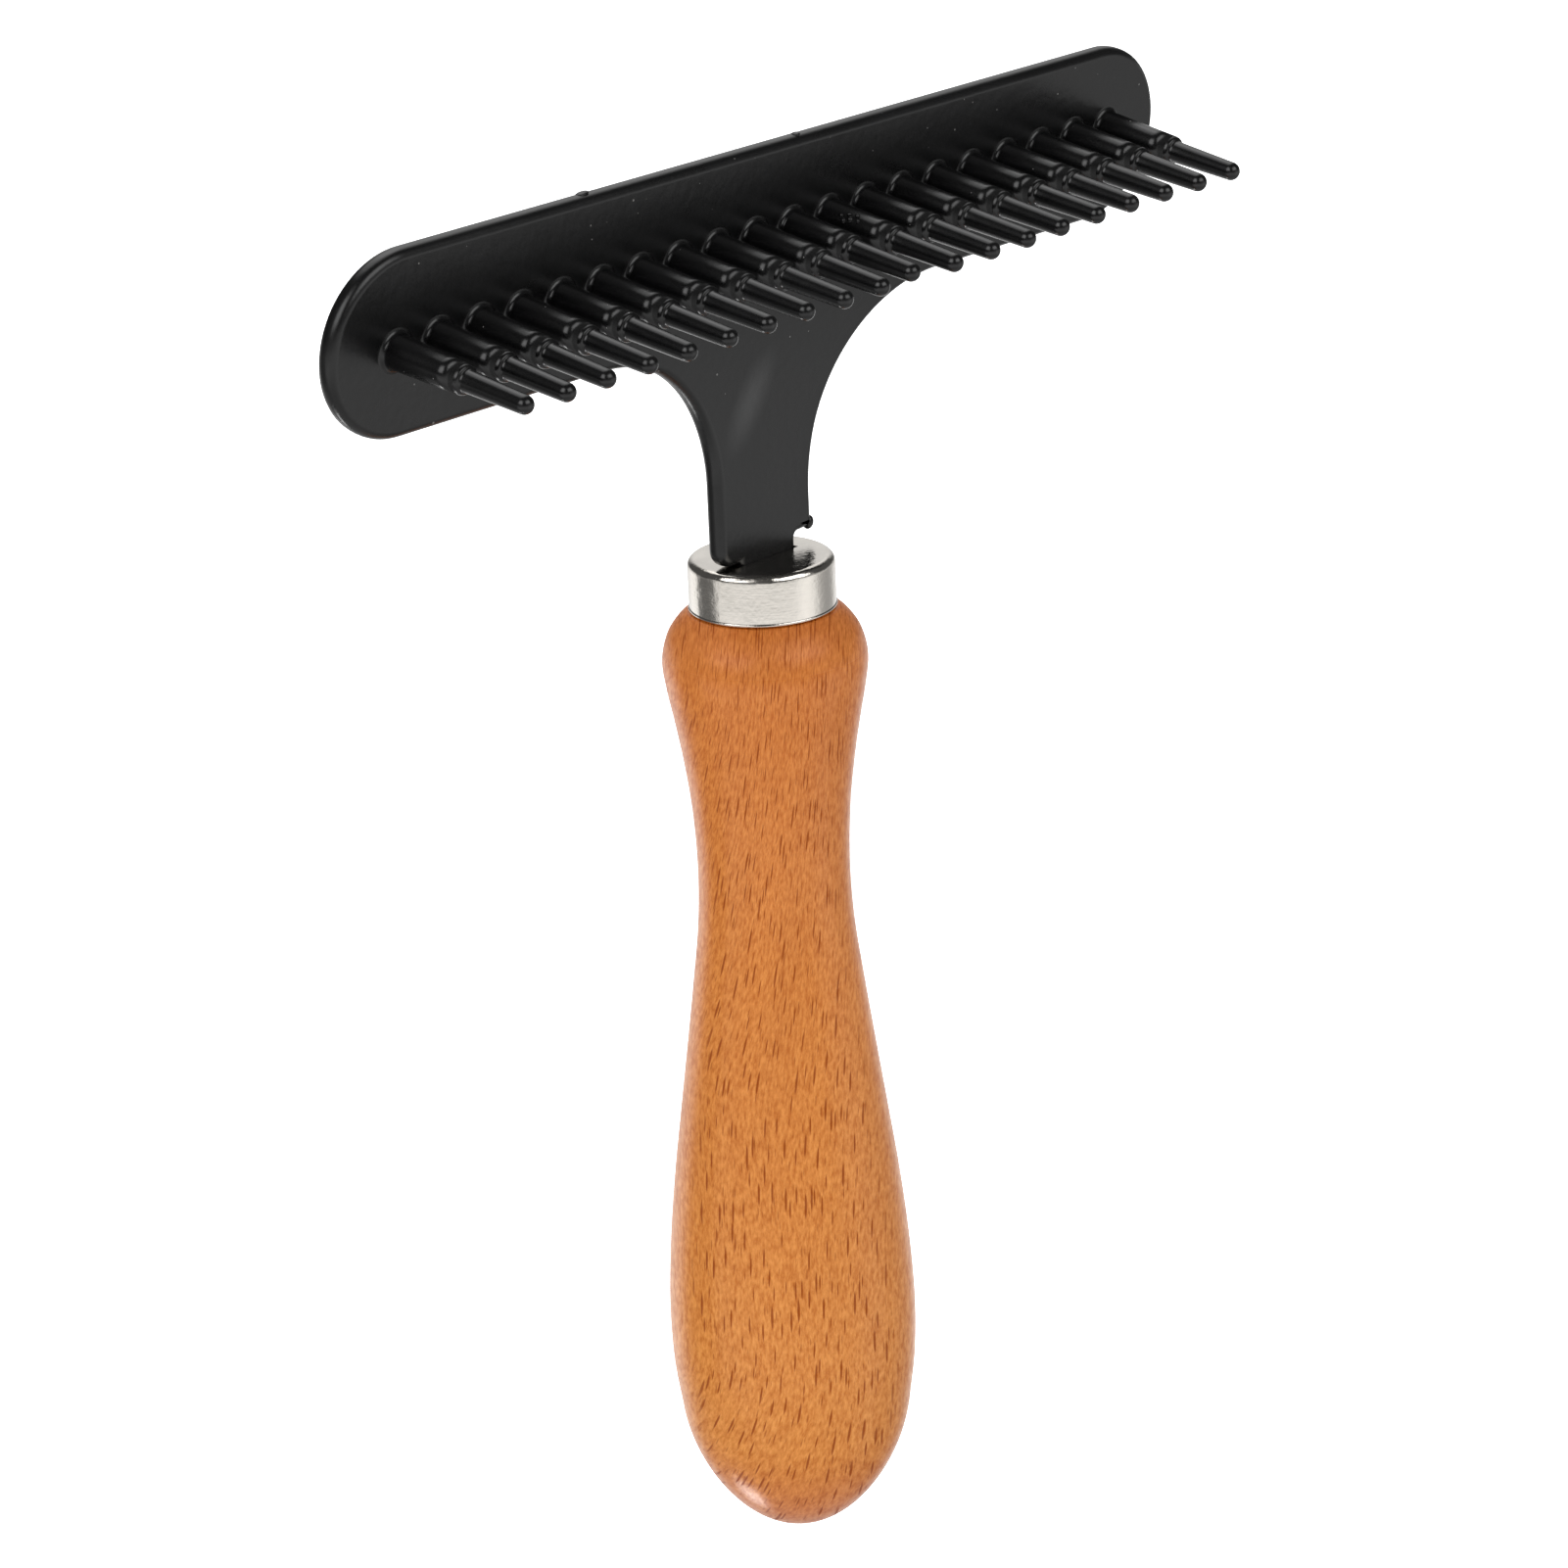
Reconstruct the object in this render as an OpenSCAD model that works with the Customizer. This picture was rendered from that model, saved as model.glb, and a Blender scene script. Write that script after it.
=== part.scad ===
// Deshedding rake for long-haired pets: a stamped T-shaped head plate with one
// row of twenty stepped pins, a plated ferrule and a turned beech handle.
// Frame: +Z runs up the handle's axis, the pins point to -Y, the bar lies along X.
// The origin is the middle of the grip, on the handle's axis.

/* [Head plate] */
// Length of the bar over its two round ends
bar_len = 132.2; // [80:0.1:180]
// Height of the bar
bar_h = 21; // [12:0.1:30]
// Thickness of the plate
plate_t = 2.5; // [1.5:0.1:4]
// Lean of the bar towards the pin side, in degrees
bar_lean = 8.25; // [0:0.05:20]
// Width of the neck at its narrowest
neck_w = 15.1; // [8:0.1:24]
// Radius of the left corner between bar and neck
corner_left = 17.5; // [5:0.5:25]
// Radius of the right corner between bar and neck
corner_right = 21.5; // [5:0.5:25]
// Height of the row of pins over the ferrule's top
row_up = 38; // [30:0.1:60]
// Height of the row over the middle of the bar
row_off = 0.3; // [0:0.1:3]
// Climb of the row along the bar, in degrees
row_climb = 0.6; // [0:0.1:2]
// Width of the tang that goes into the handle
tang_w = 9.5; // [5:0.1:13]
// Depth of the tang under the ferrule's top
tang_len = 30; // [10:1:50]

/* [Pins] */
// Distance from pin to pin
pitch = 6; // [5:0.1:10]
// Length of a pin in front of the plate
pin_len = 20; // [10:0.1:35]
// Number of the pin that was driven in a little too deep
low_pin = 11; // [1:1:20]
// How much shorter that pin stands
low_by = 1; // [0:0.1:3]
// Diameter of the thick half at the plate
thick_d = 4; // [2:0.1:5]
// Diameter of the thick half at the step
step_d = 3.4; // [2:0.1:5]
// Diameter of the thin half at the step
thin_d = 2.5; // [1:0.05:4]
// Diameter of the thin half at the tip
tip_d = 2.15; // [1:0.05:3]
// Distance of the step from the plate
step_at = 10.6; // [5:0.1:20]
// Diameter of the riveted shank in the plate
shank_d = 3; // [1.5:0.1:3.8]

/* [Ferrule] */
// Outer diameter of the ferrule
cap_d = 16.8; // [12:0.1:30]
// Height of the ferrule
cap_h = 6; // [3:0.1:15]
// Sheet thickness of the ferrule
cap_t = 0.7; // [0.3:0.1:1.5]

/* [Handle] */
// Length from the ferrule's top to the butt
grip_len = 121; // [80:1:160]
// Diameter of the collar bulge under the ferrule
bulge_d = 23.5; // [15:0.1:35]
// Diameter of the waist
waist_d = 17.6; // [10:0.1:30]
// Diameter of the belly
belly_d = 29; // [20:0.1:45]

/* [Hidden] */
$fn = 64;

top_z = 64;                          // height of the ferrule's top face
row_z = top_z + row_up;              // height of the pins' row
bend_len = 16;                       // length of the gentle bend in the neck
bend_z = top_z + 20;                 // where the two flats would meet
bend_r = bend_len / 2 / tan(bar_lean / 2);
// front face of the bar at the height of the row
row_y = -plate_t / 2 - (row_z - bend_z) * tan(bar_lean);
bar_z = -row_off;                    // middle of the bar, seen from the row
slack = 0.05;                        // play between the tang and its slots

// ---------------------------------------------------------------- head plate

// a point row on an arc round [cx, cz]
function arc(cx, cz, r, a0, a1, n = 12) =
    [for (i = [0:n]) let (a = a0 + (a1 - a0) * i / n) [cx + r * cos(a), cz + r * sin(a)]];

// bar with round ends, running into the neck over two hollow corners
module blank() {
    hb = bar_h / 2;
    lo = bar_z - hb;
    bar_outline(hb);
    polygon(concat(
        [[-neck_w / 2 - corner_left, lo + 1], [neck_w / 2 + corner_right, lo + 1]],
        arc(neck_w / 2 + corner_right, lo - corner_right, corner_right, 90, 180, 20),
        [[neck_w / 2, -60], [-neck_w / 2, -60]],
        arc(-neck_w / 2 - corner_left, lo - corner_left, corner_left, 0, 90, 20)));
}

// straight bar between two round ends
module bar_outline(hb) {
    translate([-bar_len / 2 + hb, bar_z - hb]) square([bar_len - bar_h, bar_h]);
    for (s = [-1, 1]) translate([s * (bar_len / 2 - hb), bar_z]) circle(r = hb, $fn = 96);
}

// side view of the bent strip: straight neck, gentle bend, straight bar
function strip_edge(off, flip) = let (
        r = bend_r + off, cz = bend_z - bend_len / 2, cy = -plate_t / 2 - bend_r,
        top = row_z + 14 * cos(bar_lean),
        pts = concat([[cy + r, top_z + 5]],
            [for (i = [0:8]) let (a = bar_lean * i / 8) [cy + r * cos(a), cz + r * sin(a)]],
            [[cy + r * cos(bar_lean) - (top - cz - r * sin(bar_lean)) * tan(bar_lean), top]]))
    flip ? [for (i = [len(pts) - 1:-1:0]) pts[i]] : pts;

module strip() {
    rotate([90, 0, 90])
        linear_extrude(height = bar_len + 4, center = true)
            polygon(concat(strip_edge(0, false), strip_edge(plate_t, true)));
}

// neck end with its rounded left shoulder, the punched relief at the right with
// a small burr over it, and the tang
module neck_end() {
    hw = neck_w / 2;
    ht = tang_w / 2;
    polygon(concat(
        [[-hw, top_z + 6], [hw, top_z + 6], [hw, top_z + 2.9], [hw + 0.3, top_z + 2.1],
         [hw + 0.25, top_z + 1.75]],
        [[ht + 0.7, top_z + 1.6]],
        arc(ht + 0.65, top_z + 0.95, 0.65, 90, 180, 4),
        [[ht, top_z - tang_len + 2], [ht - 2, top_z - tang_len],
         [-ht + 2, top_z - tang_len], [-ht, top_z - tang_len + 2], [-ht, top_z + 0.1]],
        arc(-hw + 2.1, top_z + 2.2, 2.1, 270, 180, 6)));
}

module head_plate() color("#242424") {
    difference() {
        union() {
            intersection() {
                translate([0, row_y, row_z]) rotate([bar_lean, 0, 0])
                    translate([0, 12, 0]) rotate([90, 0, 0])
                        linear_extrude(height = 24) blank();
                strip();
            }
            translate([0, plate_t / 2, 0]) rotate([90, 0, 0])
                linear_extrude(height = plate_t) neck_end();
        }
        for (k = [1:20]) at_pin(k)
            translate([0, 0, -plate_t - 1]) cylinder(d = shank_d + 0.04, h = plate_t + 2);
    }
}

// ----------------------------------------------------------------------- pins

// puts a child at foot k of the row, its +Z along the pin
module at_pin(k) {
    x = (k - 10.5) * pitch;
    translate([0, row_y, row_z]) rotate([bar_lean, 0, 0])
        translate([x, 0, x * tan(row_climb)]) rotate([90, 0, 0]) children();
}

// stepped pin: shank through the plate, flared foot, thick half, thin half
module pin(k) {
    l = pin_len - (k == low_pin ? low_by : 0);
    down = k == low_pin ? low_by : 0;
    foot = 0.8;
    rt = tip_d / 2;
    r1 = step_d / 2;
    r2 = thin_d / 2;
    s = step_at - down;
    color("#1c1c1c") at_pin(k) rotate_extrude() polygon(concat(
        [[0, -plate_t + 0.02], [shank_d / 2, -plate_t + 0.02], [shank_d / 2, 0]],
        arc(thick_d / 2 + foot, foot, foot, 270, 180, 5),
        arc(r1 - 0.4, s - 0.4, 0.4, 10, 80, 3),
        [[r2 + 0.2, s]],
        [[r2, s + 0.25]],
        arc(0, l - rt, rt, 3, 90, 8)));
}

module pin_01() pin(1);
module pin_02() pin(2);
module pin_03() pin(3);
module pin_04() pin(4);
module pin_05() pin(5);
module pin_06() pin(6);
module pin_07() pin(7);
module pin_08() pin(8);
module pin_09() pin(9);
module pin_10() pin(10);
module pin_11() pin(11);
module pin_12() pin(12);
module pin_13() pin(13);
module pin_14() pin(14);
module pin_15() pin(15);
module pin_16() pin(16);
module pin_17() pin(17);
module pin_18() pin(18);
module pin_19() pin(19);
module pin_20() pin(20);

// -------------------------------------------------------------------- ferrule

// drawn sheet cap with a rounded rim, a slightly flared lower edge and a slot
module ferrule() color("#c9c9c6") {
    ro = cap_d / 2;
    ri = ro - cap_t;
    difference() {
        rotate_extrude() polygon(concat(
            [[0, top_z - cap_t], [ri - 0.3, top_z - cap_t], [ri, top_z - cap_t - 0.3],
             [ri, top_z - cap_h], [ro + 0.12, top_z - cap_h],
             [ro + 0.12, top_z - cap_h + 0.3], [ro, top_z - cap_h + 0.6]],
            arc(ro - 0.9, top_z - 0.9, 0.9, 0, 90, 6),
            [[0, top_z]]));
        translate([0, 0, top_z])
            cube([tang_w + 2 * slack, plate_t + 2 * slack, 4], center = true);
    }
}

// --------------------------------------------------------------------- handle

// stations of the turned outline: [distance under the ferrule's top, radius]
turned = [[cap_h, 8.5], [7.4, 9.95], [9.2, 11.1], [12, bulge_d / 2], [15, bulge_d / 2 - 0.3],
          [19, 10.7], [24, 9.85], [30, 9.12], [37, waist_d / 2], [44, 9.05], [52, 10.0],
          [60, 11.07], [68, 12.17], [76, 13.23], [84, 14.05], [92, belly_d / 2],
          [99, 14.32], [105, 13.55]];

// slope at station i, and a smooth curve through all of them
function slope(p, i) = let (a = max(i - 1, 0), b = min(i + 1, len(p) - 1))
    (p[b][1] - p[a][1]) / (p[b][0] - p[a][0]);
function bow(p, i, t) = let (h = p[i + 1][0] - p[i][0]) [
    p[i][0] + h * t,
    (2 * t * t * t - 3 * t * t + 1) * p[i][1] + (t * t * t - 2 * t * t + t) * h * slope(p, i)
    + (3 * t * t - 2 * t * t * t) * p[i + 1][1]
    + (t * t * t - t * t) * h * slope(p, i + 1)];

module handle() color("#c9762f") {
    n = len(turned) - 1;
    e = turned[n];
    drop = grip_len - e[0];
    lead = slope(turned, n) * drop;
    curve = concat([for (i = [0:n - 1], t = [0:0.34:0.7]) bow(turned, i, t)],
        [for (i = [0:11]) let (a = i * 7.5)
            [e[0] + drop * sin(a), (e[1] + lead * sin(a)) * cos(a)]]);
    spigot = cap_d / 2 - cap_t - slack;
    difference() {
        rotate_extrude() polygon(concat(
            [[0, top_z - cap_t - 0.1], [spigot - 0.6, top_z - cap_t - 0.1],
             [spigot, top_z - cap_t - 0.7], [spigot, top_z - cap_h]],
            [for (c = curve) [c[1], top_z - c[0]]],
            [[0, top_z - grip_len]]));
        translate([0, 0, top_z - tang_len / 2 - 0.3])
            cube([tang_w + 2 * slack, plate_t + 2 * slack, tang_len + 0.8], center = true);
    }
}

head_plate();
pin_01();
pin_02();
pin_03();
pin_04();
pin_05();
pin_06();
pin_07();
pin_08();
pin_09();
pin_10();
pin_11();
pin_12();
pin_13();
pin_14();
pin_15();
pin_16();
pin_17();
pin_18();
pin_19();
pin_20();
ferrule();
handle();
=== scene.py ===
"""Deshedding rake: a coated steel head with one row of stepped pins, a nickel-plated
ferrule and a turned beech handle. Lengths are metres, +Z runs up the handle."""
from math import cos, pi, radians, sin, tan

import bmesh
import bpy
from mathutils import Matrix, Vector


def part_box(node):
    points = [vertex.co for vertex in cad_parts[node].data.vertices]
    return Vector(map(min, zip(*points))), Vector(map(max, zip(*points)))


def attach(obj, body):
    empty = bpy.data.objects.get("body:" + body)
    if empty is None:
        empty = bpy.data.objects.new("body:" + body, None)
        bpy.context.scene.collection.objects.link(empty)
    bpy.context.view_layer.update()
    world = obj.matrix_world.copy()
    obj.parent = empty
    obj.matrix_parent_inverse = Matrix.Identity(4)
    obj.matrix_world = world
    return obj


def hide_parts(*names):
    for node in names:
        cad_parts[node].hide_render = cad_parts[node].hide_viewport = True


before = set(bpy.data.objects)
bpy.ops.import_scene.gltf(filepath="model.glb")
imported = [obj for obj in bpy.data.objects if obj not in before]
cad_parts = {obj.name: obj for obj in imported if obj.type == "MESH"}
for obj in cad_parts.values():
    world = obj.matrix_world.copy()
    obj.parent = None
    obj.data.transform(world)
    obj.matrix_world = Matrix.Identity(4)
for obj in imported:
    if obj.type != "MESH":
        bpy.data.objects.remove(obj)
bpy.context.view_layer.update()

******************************

Directions -
Starting at the top of the data above, repeat every line exactly until the line containing "the handle's axis." has been given, then stop.

Correct result -
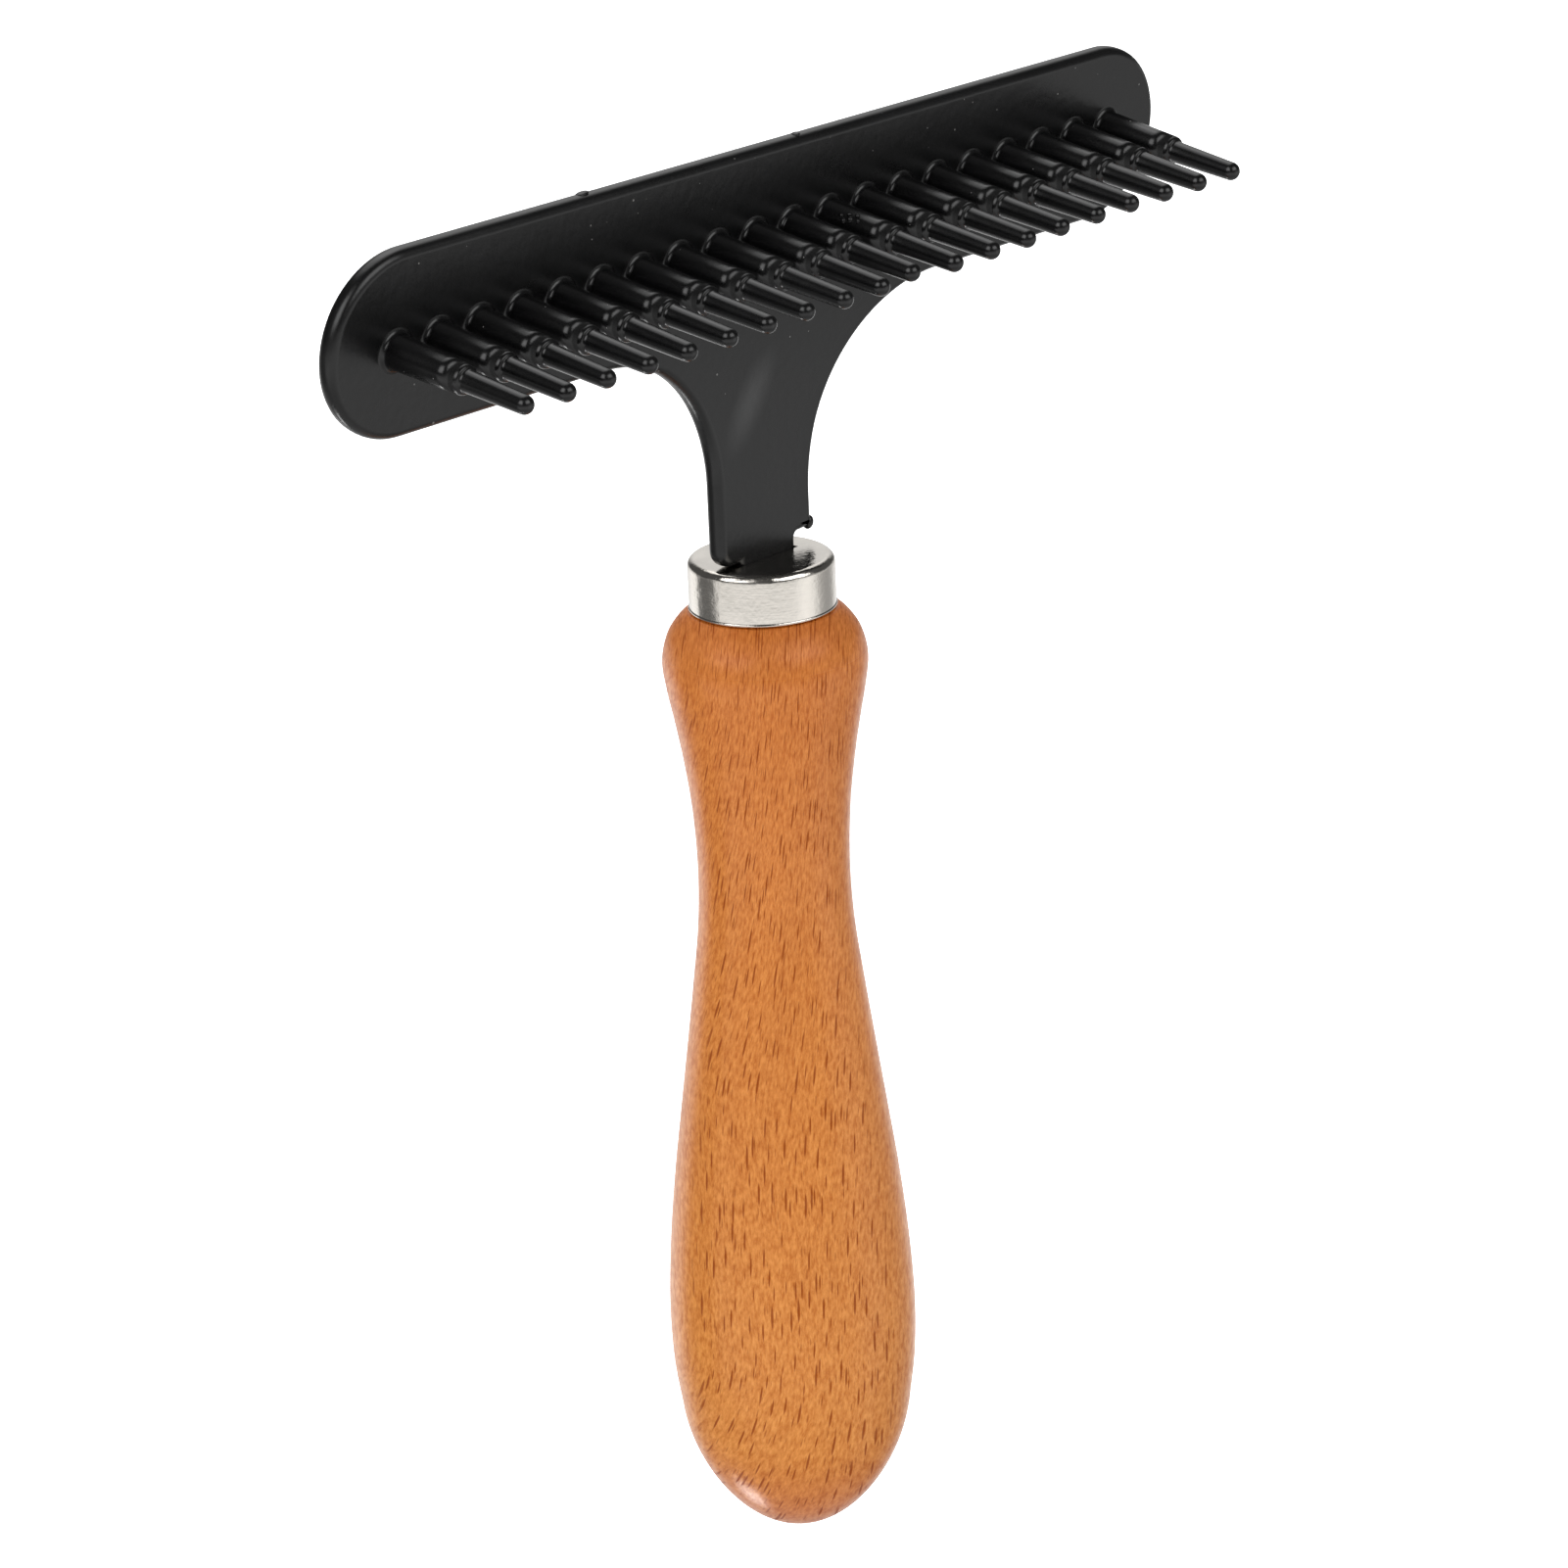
Reconstruct the object in this render as an OpenSCAD model that works with the Customizer. This picture was rendered from that model, saved as model.glb, and a Blender scene script. Write that script after it.
=== part.scad ===
// Deshedding rake for long-haired pets: a stamped T-shaped head plate with one
// row of twenty stepped pins, a plated ferrule and a turned beech handle.
// Frame: +Z runs up the handle's axis, the pins point to -Y, the bar lies along X.
// The origin is the middle of the grip, on the handle's axis.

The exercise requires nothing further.